Return the full listing exactly as it is written.
--- START ---
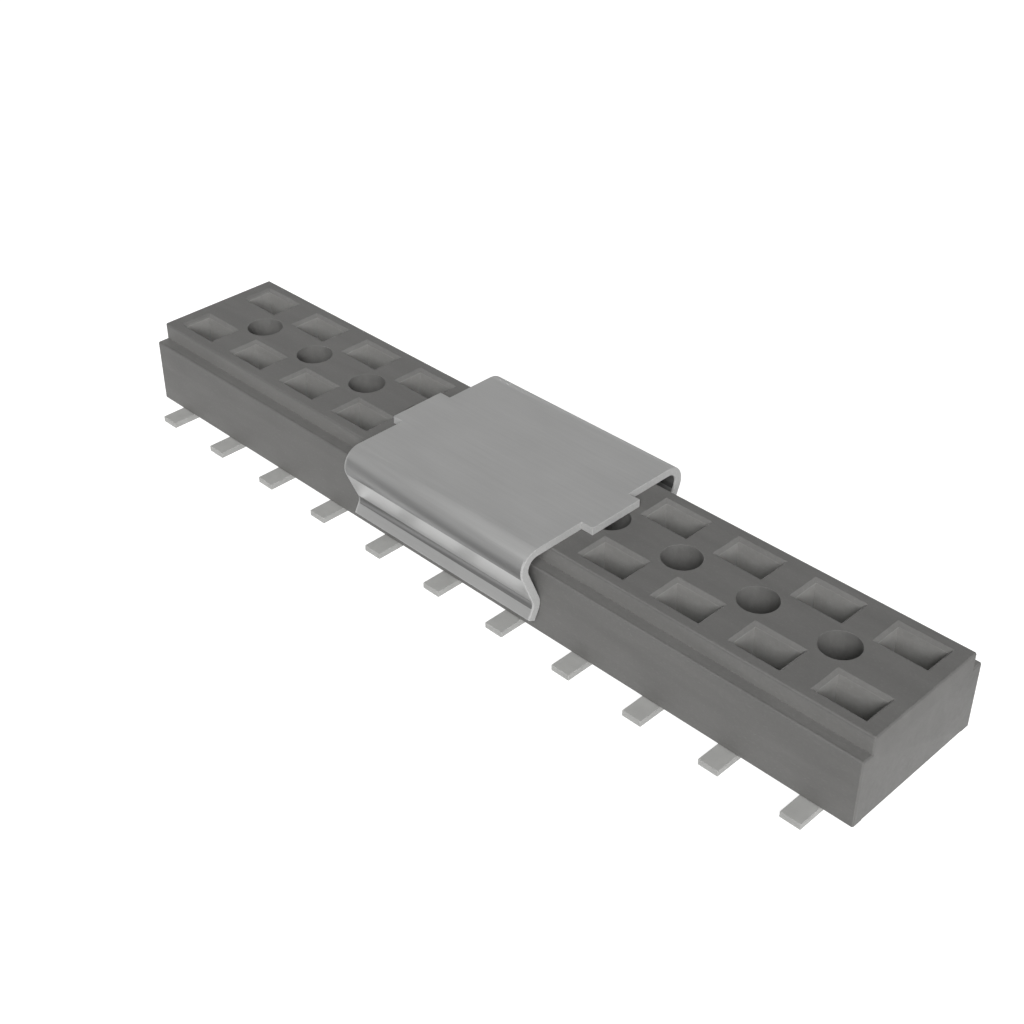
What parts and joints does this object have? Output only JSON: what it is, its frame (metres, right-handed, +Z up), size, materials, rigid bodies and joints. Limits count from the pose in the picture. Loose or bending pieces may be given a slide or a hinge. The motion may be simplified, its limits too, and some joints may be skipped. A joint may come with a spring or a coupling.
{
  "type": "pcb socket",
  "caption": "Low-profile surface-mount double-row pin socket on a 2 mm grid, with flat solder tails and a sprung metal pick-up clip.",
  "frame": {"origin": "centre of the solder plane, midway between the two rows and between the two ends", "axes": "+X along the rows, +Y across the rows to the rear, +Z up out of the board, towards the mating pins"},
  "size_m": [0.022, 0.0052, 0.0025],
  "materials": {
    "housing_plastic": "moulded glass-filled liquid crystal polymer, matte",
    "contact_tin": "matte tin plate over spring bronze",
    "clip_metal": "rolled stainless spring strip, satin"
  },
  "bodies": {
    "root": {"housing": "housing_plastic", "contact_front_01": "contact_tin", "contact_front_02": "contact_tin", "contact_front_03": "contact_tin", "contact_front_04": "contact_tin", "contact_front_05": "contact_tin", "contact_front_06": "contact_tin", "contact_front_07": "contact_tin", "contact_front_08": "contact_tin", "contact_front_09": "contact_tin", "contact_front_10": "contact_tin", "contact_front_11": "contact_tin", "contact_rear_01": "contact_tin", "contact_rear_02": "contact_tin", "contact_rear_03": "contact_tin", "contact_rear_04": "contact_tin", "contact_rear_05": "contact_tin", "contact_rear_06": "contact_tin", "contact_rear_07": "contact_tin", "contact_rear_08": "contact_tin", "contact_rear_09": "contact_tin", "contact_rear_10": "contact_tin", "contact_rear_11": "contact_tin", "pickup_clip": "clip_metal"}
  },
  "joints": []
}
--- END ---
● **ANSWER IN FULL**
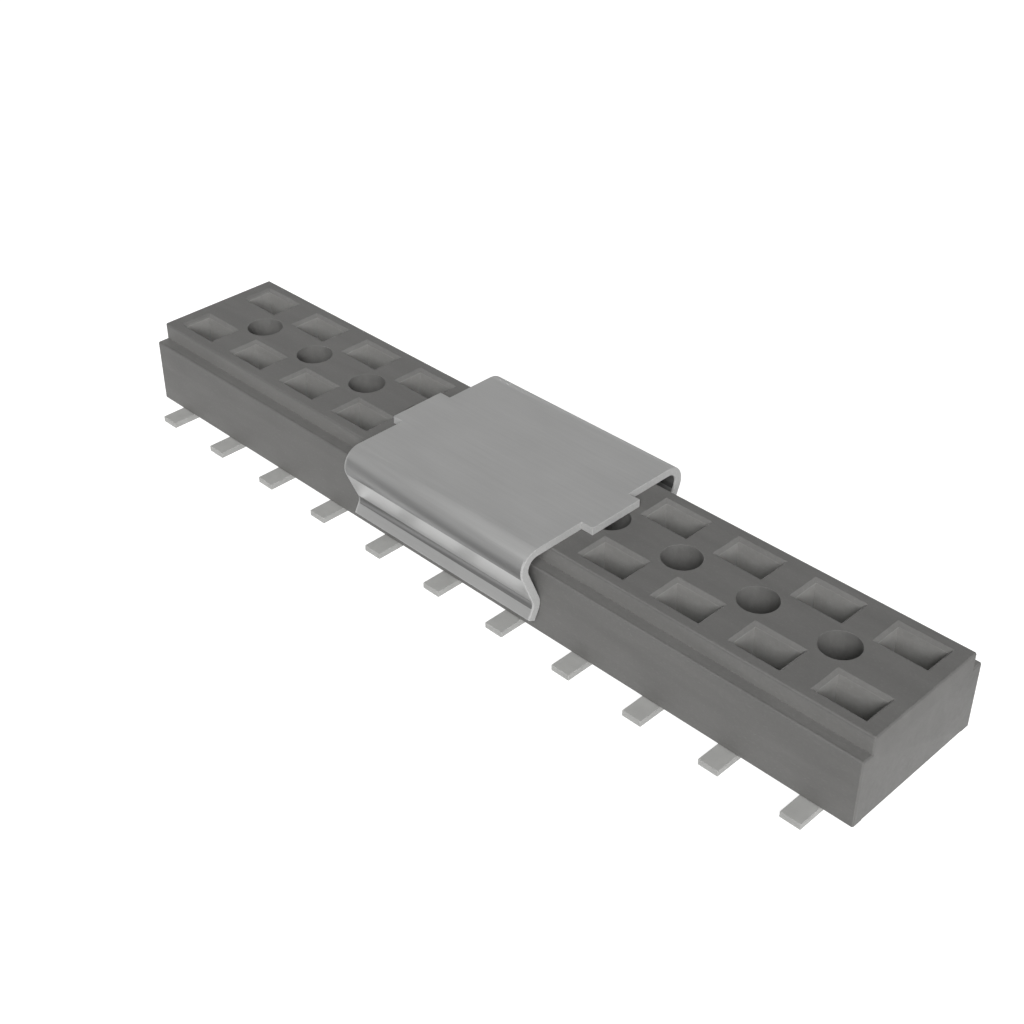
What parts and joints does this object have? Output only JSON: what it is, its frame (metres, right-handed, +Z up), size, materials, rigid bodies and joints. Limits count from the pose in the picture. Loose or bending pieces may be given a slide or a hinge. The motion may be simplified, its limits too, and some joints may be skipped. A joint may come with a spring or a coupling.
{
  "type": "pcb socket",
  "caption": "Low-profile surface-mount double-row pin socket on a 2 mm grid, with flat solder tails and a sprung metal pick-up clip.",
  "frame": {"origin": "centre of the solder plane, midway between the two rows and between the two ends", "axes": "+X along the rows, +Y across the rows to the rear, +Z up out of the board, towards the mating pins"},
  "size_m": [0.022, 0.0052, 0.0025],
  "materials": {
    "housing_plastic": "moulded glass-filled liquid crystal polymer, matte",
    "contact_tin": "matte tin plate over spring bronze",
    "clip_metal": "rolled stainless spring strip, satin"
  },
  "bodies": {
    "root": {"housing": "housing_plastic", "contact_front_01": "contact_tin", "contact_front_02": "contact_tin", "contact_front_03": "contact_tin", "contact_front_04": "contact_tin", "contact_front_05": "contact_tin", "contact_front_06": "contact_tin", "contact_front_07": "contact_tin", "contact_front_08": "contact_tin", "contact_front_09": "contact_tin", "contact_front_10": "contact_tin", "contact_front_11": "contact_tin", "contact_rear_01": "contact_tin", "contact_rear_02": "contact_tin", "contact_rear_03": "contact_tin", "contact_rear_04": "contact_tin", "contact_rear_05": "contact_tin", "contact_rear_06": "contact_tin", "contact_rear_07": "contact_tin", "contact_rear_08": "contact_tin", "contact_rear_09": "contact_tin", "contact_rear_10": "contact_tin", "contact_rear_11": "contact_tin", "pickup_clip": "clip_metal"}
  },
  "joints": []
}